Ah, so people are upset that the current Prime Minister didn’t refuse the sparkly thing?
Sort of. But as both the President’s Office and one of the Prime Minister’s assistants pointed out, it is traditional that a Prime Minister be awarded the Grand Cross. Most people serving in the office since the founding of the Order of the Falcon in 1921 have received it. However, after the 2008 financial crash, the public has become a lot more critical of politicians, so things that were once tolerated now cause outrage.

Isn’t the point of politicians in a democracy to be a target for the public’s dissatisfaction with society?
That and to provide employment for people who make medals. Though to be fair to politicians, they do take care of a lot of the boring stuff that makes a society function, for instance by deciding who should be recognized publicly for their good works. That is the popular side of the Order of the Falcon. People like that individuals who have dedicated their life to the arts, charity, or the benefit of society for limited rewards, are given a token of appreciation. What causes anger is when people are given shiny bits of metal for attaining a particular political office, or doing their job as a bureaucrat or a businessman. Their salary should be compensation enough, without them being given something called a Knight’s Cross.

But why does an army-free state like Iceland want to give people something called the Knight’s Cross?
That is only lowest level of the Order of the Falcon. The others are, in ascending order of sparkliness: Commander’s Cross, Commander’s Cross with Star, and Grand Cross. These can be given to anyone. However, the final and highest grade can only be given to heads of state, and that is the Chain with the Grand Cross Breast Star, which does resemble the name of some medieval torture implement. The reason for these ridiculous sounding titles is that the Order of the Falcon was established when Iceland was a kingdom.

Iceland had kings?
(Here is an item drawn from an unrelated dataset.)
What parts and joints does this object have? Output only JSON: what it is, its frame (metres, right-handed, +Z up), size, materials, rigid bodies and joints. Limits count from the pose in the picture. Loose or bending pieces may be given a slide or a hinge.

I bet they had crazy unpronounceable names like King Hjörlúðvík and Þórvígbrandlákur.
The Kingdom of Iceland had only one king, Christian X. Despite the name, he was not a bi-religious follower of Malcolm X, but the tenth king of that name to rule Denmark. In 1918 Iceland gained sovereignty over its internal affairs, but retained the Danish king as head of state. Christian X felt that a new kingdom needed its own set of sparkly friendship bracelets, so he established the Order of the Falcon, as the heraldic symbol of the King of Iceland was a gyrfalcon, which is native to Iceland.

Why does the Order of the Falcon still exist if Iceland is no longer a kingdom?
When Iceland became a republic in 1944, the role of the president was modelled on the king. In fact, the first president had previously served as the king’s regent in Iceland. So along with other functions, the president became the Grand Master of the Order of the Falcon. And secret leader of a group of superheroes who protect Iceland against supervillains and alien invasions.